Collected data

+ + + + +

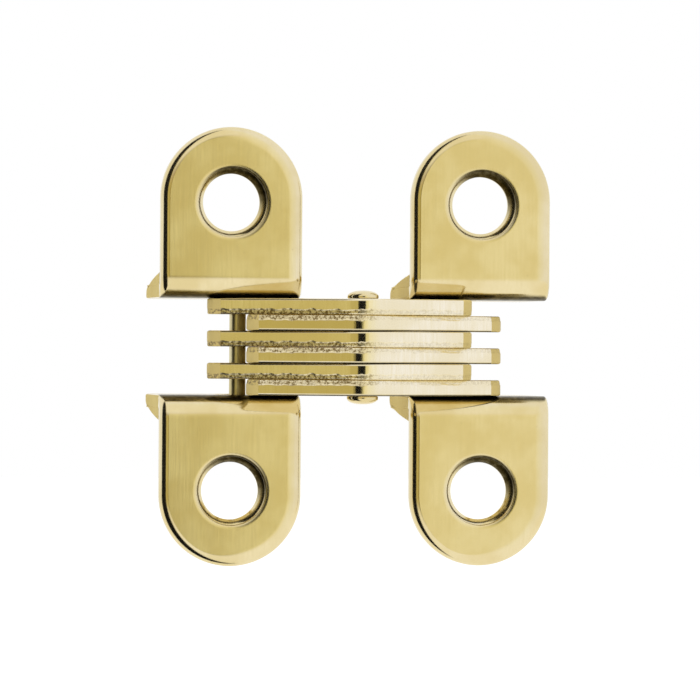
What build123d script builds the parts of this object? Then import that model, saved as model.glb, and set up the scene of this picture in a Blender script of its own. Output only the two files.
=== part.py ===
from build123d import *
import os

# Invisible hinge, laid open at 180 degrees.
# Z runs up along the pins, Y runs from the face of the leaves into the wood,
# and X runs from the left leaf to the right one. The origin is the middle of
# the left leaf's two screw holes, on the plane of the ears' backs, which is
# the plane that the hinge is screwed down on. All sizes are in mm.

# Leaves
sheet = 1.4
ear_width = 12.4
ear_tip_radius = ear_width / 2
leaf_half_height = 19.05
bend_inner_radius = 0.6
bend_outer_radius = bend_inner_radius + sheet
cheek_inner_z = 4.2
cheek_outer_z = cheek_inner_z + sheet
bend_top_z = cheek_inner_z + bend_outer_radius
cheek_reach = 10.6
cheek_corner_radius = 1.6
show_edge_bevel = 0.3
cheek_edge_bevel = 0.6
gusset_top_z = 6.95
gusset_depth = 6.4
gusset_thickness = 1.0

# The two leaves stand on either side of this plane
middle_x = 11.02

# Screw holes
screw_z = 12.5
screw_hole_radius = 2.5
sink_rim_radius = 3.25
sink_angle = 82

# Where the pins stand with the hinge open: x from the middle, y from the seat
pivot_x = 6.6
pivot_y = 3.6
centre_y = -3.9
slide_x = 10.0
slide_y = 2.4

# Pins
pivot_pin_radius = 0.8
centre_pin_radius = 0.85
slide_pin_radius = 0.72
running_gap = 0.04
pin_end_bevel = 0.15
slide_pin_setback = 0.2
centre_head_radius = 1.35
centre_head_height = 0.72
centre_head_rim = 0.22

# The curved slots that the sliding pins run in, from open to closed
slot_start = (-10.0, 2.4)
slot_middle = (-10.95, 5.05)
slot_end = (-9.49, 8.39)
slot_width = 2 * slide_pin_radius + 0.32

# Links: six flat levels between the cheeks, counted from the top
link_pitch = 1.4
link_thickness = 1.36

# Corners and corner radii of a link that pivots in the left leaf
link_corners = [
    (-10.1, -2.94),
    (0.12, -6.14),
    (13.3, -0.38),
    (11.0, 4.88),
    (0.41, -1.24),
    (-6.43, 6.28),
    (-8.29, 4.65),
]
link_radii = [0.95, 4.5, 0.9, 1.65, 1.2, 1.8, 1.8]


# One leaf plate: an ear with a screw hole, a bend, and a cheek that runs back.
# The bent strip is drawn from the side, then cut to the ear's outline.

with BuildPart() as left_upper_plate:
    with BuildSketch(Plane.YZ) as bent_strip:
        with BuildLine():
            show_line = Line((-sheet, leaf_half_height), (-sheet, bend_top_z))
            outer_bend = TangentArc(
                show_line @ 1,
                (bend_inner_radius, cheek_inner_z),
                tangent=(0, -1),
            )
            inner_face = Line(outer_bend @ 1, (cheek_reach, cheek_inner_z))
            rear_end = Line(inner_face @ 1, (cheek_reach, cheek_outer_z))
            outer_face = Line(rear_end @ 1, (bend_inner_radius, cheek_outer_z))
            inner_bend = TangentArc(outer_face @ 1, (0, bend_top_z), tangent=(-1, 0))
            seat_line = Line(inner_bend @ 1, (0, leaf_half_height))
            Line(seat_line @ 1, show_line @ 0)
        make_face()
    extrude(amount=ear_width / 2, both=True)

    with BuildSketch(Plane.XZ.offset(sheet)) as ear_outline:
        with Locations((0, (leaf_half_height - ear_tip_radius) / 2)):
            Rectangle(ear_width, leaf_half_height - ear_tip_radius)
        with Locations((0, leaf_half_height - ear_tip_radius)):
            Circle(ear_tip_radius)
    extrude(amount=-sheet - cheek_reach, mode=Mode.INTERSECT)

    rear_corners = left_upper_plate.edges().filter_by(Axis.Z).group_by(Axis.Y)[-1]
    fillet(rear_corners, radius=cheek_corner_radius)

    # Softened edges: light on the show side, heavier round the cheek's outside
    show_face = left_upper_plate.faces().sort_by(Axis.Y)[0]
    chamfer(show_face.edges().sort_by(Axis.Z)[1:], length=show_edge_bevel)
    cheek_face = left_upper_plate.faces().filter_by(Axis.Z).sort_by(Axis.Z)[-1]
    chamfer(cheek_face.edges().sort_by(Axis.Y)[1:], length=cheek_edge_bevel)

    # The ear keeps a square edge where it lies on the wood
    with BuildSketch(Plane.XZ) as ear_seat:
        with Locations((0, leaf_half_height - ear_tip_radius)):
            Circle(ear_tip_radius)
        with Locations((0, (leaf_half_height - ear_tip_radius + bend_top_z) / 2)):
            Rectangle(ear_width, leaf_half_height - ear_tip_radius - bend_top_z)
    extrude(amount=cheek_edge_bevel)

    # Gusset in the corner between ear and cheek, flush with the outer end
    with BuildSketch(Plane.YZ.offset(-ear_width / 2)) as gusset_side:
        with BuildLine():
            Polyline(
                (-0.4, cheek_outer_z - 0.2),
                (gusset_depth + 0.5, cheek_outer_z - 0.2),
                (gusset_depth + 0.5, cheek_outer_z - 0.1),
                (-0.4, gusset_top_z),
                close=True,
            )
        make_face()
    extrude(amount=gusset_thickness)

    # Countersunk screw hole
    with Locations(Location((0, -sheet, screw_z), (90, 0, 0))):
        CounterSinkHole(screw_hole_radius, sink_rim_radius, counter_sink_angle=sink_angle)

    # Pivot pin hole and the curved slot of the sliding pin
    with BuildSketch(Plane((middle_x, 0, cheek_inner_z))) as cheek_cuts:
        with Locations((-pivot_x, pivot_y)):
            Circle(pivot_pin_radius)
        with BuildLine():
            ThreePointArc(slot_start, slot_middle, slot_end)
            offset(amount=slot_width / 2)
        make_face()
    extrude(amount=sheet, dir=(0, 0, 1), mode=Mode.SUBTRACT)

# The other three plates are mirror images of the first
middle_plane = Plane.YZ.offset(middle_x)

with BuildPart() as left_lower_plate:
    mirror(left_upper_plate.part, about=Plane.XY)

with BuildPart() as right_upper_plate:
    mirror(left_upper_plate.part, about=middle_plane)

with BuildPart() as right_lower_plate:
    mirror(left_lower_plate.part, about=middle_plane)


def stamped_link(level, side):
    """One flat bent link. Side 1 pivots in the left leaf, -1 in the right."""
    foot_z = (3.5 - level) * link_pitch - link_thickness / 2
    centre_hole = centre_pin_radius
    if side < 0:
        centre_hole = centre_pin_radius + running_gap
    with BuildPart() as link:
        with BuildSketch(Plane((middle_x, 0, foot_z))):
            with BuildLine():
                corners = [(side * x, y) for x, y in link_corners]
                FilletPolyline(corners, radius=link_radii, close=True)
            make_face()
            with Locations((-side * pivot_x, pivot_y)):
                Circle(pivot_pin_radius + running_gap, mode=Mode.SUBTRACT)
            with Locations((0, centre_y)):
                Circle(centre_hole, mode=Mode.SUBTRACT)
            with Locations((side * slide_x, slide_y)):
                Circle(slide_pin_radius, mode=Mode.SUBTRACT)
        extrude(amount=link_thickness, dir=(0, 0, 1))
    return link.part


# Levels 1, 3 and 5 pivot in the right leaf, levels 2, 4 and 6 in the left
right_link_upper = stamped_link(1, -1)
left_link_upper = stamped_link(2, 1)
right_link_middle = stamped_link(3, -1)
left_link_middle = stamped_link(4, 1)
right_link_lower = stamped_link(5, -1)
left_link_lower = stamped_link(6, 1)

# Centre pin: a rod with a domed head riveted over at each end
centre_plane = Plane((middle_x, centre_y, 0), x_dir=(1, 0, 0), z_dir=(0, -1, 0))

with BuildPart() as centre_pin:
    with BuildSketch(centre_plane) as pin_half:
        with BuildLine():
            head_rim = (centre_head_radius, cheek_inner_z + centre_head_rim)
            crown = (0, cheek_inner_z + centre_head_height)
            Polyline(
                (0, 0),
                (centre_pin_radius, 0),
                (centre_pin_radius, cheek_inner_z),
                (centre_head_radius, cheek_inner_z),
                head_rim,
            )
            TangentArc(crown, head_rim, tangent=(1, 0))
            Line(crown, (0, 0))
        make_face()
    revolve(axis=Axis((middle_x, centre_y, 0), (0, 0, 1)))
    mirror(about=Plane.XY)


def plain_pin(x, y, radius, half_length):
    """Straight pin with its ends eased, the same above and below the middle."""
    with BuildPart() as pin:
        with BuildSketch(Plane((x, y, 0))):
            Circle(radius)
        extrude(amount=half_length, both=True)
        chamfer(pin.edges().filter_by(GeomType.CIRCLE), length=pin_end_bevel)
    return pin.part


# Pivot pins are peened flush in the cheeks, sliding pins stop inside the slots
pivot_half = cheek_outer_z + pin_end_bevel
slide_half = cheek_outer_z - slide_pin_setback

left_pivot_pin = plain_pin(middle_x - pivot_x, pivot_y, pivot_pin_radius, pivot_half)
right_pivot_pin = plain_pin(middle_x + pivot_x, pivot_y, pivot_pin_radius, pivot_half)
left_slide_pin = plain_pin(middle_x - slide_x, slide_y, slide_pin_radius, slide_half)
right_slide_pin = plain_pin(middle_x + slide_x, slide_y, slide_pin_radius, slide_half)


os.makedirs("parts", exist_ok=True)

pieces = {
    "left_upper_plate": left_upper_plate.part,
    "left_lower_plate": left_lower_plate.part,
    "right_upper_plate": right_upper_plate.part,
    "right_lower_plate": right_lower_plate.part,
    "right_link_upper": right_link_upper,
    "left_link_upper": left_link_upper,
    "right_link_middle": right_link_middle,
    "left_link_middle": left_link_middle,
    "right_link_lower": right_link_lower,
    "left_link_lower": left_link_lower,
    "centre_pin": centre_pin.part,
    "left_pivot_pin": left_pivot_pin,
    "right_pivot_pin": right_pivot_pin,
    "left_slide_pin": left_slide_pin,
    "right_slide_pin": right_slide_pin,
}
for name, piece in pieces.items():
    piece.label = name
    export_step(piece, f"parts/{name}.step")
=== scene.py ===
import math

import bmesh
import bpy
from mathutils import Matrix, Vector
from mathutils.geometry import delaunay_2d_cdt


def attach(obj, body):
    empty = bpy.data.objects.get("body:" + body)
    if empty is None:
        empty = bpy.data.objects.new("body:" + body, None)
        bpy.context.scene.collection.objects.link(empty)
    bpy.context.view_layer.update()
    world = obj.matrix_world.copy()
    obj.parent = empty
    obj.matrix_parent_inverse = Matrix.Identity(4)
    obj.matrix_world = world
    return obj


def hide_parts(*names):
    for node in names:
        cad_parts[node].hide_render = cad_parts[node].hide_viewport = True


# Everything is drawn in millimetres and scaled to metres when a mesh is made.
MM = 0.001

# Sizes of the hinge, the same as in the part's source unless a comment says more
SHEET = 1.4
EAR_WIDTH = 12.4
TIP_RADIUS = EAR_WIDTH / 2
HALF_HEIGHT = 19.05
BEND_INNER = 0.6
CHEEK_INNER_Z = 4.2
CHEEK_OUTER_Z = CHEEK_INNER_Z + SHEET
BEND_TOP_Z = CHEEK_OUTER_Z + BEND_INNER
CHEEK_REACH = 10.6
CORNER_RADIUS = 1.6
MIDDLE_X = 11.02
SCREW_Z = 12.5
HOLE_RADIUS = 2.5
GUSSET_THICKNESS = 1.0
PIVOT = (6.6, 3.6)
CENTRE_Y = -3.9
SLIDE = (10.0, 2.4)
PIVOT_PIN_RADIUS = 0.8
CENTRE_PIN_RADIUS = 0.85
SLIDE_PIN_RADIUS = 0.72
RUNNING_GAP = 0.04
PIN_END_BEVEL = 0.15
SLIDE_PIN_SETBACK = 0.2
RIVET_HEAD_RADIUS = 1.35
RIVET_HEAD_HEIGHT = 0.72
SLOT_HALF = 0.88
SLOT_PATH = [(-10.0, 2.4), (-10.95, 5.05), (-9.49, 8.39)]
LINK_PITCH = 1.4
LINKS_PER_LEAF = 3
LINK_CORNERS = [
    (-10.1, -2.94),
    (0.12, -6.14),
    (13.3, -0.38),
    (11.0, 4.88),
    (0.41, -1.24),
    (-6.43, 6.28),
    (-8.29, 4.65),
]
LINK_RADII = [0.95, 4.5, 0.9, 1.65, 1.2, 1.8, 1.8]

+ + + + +

Given exercise
Copy all lines from the material that include "this".

Reply
What build123d script builds the parts of this object? Then import that model, saved as model.glb, and set up the scene of this picture in a Blender script of its own. Output only the two files.
# The two leaves stand on either side of this plane